Heavy crude can’t keep up, Business Intelligence – Middle East, 08-05-2008
These heavier, sour grades, are in fact the “excess capacity” Saudi Arabia keeps talking about. And you can rest assured that when more of this sour heavy crude hits the market, the market will not be able to absorb it, then Saudi Arabia will be able to say that it was not a supply problem, but some non-geological problem, like declining value of US dollar, speculating, etc.
You may also have heard that Iran is currently unable to sell all its crude oil. How can this be when the world is supposedly peaked, and demand is exceeding supply? Read on to learn more.

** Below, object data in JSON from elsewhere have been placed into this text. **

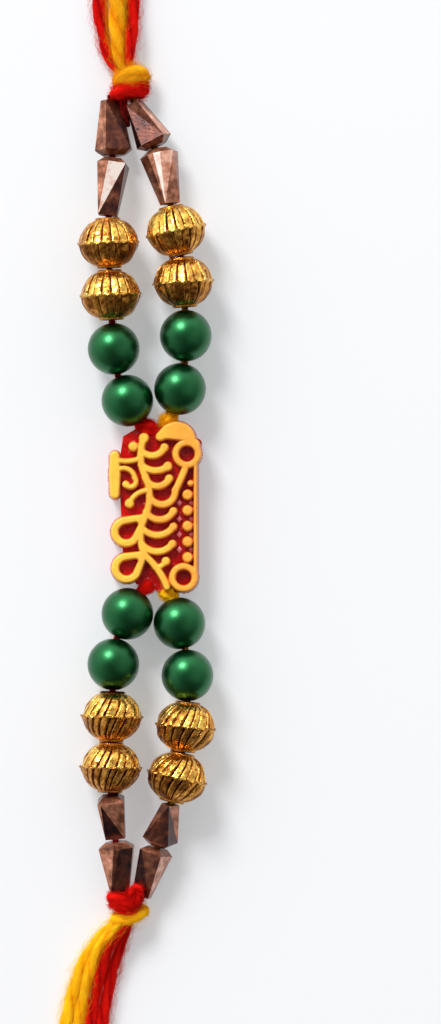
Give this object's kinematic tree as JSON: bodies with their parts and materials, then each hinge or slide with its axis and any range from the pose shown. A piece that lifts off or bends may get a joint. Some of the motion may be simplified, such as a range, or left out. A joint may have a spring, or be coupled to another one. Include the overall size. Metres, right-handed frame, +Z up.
{
  "type": "rakhi thread bracelet",
  "caption": "Thread bracelet with a raised moulded motif between two strings of pearl, fluted and faceted beads, wound knots and loose yarn ends for tying round a wrist.",
  "frame": {"origin": "middle of the motif's flat back, which lies on the surface", "axes": "+Y runs along the laid-out bracelet towards its upper knot, +Z points up out of the motif's ornamented face, and +X is to the right seen from above"},
  "size_m": [0.0241, 0.2788, 0.0093],
  "materials": {
    "red_plate": "glossy",
    "yellow_relief": "glossy",
    "green_pearl": "satin",
    "antique_gold": "metallised, satin, darkened in the flutes",
    "copper_bronze": "metallised, polished facets",
    "red_thread": "twisted thread",
    "yellow_thread": "twisted thread",
    "red_yarn": "fuzzy yarn",
    "yellow_yarn": "fuzzy yarn"
  },
  "bodies": {
    "root": {"motif_ground": "red_plate", "motif_relief": "yellow_relief", "pearl_top_left_inner": "green_pearl", "pearl_top_left_outer": "green_pearl", "pearl_top_right_inner": "green_pearl", "pearl_top_right_outer": "green_pearl", "pearl_bottom_left_inner": "green_pearl", "pearl_bottom_left_outer": "green_pearl", "pearl_bottom_right_inner": "green_pearl", "pearl_bottom_right_outer": "green_pearl", "gold_bead_top_left_inner": "antique_gold", "gold_bead_top_left_outer": "antique_gold", "gold_bead_top_right_inner": "antique_gold", "gold_bead_top_right_outer": "antique_gold", "gold_bead_bottom_left_inner": "antique_gold", "gold_bead_bottom_left_outer": "antique_gold", "gold_bead_bottom_right_inner": "antique_gold", "gold_bead_bottom_right_outer": "antique_gold", "bronze_bead_top_left_inner": "copper_bronze", "bronze_bead_top_left_outer": "copper_bronze", "bronze_bead_top_right_inner": "copper_bronze", "bronze_bead_top_right_outer": "copper_bronze", "bronze_bead_bottom_left_inner": "copper_bronze", "bronze_bead_bottom_left_outer": "copper_bronze", "bronze_bead_bottom_right_inner": "copper_bronze", "bronze_bead_bottom_right_outer": "copper_bronze", "thread_left": "red_thread", "thread_right": "yellow_thread", "top_knot_red": "red_yarn", "top_knot_yellow": "yellow_yarn", "bottom_knot_red": "red_yarn", "bottom_knot_yellow": "yellow_yarn", "top_yarn_red_left": "red_yarn", "top_yarn_yellow_upper": "yellow_yarn", "top_yarn_yellow_lower": "yellow_yarn", "top_yarn_red_right": "red_yarn", "bottom_yarn_yellow_left": "yellow_yarn", "bottom_yarn_yellow_right": "yellow_yarn", "bottom_yarn_red_left": "red_yarn", "bottom_yarn_red_right": "red_yarn"}
  },
  "joints": []
}
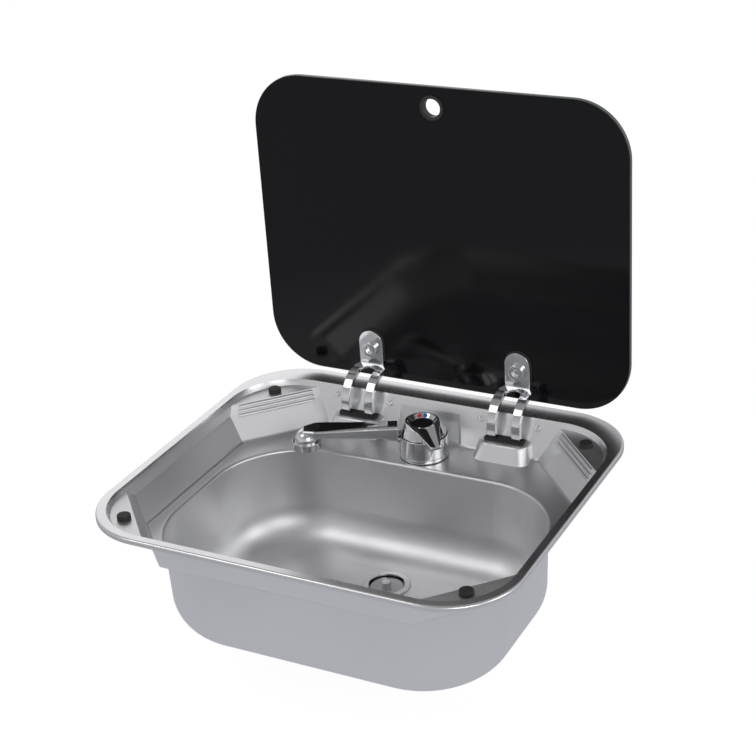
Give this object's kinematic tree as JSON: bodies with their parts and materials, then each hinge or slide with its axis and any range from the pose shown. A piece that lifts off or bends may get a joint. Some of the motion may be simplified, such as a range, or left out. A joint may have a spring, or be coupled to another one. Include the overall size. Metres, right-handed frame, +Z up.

U.S. crude jumped to a record near $127 a barrel on Tuesday after Iran’s President Ahmadinejad was quoted as saying Tehran was studying a plan to cut output.
Some traders leapt to the conclusion Ahmadinejad was pursuing his dispute with the United States, which has taken issue with the country’s nuclear programme.
But Iranian oil ministry officials and customers said Iran is only reviewing its output because stocks have swollen.
Refiners are refusing to pay up for heavy Iranian crude that is difficult to convert into transport fuels and Iran is refusing to cut prices further.
“This is about the price and quality of the oil,” said one buyer of Iranian crude. “This crude is a nightmare for refiners. There is a price for everything and if they want to get rid of the stuff they will have to stomach selling at a lower price.”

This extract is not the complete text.